Do those four and the purchase decision makes itself: the smallest station whose inverter clears your kettle and whose capacity covers a day of boils, with a recharge plan for anything longer. Everything else — ports, weight, screen — is secondary to those two matched numbers.
The honest verdict
Powering an electric kettle while car camping is genuinely practical — but only with a power station of about 1,000 watt-hours or more whose inverter is rated at least 1,000 watts continuous. Units like the Jackery Explorer 1000 v2, EcoFlow Delta 2 and Bluetti AC180 run a full household kettle and give an estimated seven to ten liter-boils per charge.
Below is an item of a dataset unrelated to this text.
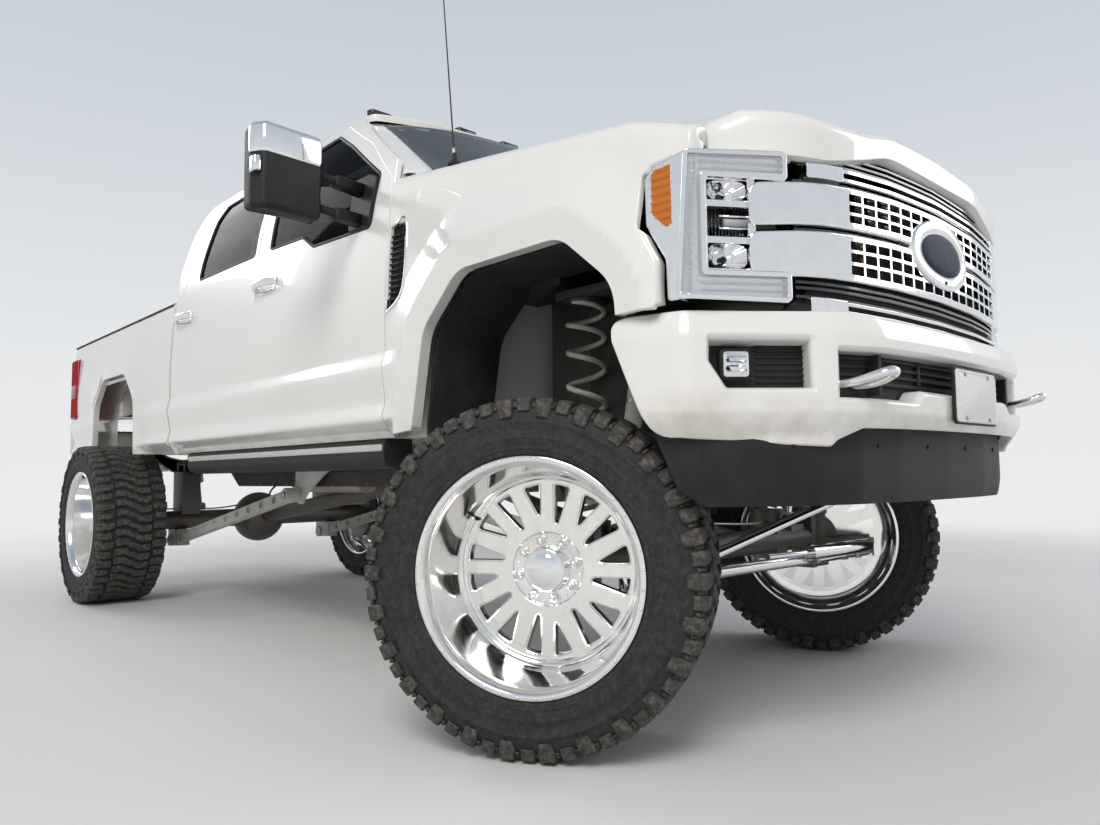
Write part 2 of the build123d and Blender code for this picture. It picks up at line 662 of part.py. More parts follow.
def front_axle():
    """Solid axle with its gear housing, spring seats and the forked ends for the knuckles."""
    tube = rod((-kingpin_x + 120, 0, axle_z), (kingpin_x - 120, 0, axle_z), axle_tube_radius)
    housing = Pos(-258, 10, axle_z) * Sphere(132)
    cup = rod((front_spring_x, front_spring_y, axle_z + 40), (front_spring_x, front_spring_y, spring_seat_z),
              spring_radius + 3)
    seats = both(cup + box(front_spring_x - 50, front_spring_x + 50, -40, 60, axle_z - 40, axle_z + 60))
    arm_lug = both(box(rail_x - 40, rail_x + 36, -45, 50, axle_z - 75, axle_z + 40))
    pinion = rod((-258, 60, axle_z + 20), (-258, pinion_y, axle_z + 20), 45)
    fork = both(box(kingpin_x - 135, kingpin_x - 100, -50, 50, axle_z - 130, axle_z + 130)
                + box(kingpin_x - 110, kingpin_x + 28, -34, 34, axle_z + 96, axle_z + 130)
                + box(kingpin_x - 110, kingpin_x + 28, -34, 34, axle_z - 130, axle_z - 96))
    return joined([tube, housing, seats, arm_lug, pinion, fork])


def knuckle():
    """Left steering knuckle, straight ahead: body between the fork's ears, arm and hub."""
    body = box(kingpin_x - 38, kingpin_x + 40, -36, 36, axle_z - 95.7, axle_z + 95.7)
    hub_end = kingpin_x + front_lip_reach - dish_depth - disc_thickness - joint_gap
    hub = rod((kingpin_x + 30, 0, axle_z), (hub_end, 0, axle_z), 84)
    return body + hub + Pos(kingpin_x, 0, tie_rod_z + 29) * steering_arm()


def steering_arm():
    """Flat forged arm that runs forward from its pivot to its ball joint."""
    outline = [(-32.0, -20.0), (32.0, -20.0), (25.0, 24 - steer_arm), (16.0, -steer_arm - 24),
               (-16.0, -steer_arm - 24), (-25.0, 24 - steer_arm)]
    return plan_prism(outline, joint_gap, 26)


def steered(piece, side):
    """Left-hand piece drawn straight ahead, mirrored where needed and turned to the rest angle."""
    own = piece if side > 0 else mirror(piece, about=Plane.YZ)
    pin = Pos(side * kingpin_x, 0, 0)
    return pin * Rot(0, 0, steer_at_rest) * Pos(-side * kingpin_x, 0, 0) * own


def arm_end(x, y):
    """Where an arm that pivots at (x, y) has its ball joint, at the rest angle."""
    turn = radians(steer_at_rest)
    return x + steer_arm * sin(turn), y - steer_arm * cos(turn)


def ball_joint(x, y, z):
    return rod((x, y, z - 23), (x, y, z + 29), 24)


def steering_links():
    """Tie rod between the two knuckles, with the drag link from the pitman arm."""
    right, left, pitman = arm_end(-kingpin_x, 0), arm_end(kingpin_x, 0), arm_end(pitman_x, pitman_y)
    tie = rod((*right, tie_rod_z), (*left, tie_rod_z), tie_rod_radius)
    drag = rod((right[0] + 130, right[1], tie_rod_z), (*pitman, drag_link_z), 18)
    balls = [ball_joint(*right, tie_rod_z), ball_joint(*left, tie_rod_z), ball_joint(*pitman, drag_link_z)]
    return joined([tie, drag] + balls)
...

Below that tier the answer gets honest fast. A 300-to-500 watt-hour station has an inverter too small for most kettles and capacity for only one or two small boils, so it is the wrong tool no matter how convenient it looks. A 12-volt car kettle is the frugal alternative — it sips around 120 watts straight from the socket — but it crawls, taking 15 to 45 minutes for a small amount, and you must respect the socket's 10-to-15-amp fuse. And the configuration to avoid entirely is a household kettle on a cigarette-socket inverter: at 12 volts a 1,000-watt kettle wants about 83 amps against a fuse rated for a small fraction of that. Match the two numbers — kettle watts under inverter watts, trip boils under capacity — and a hot cup of coffee at a dispersed campsite is no harder than at home.
If you take one thing away, make it the buying rule: read the wattage off the kettle base, then choose the smallest station whose continuous inverter rating clears it and whose capacity covers a day of boils, with a recharge plan for anything longer. Do that and the rest is comfort rather than calculation.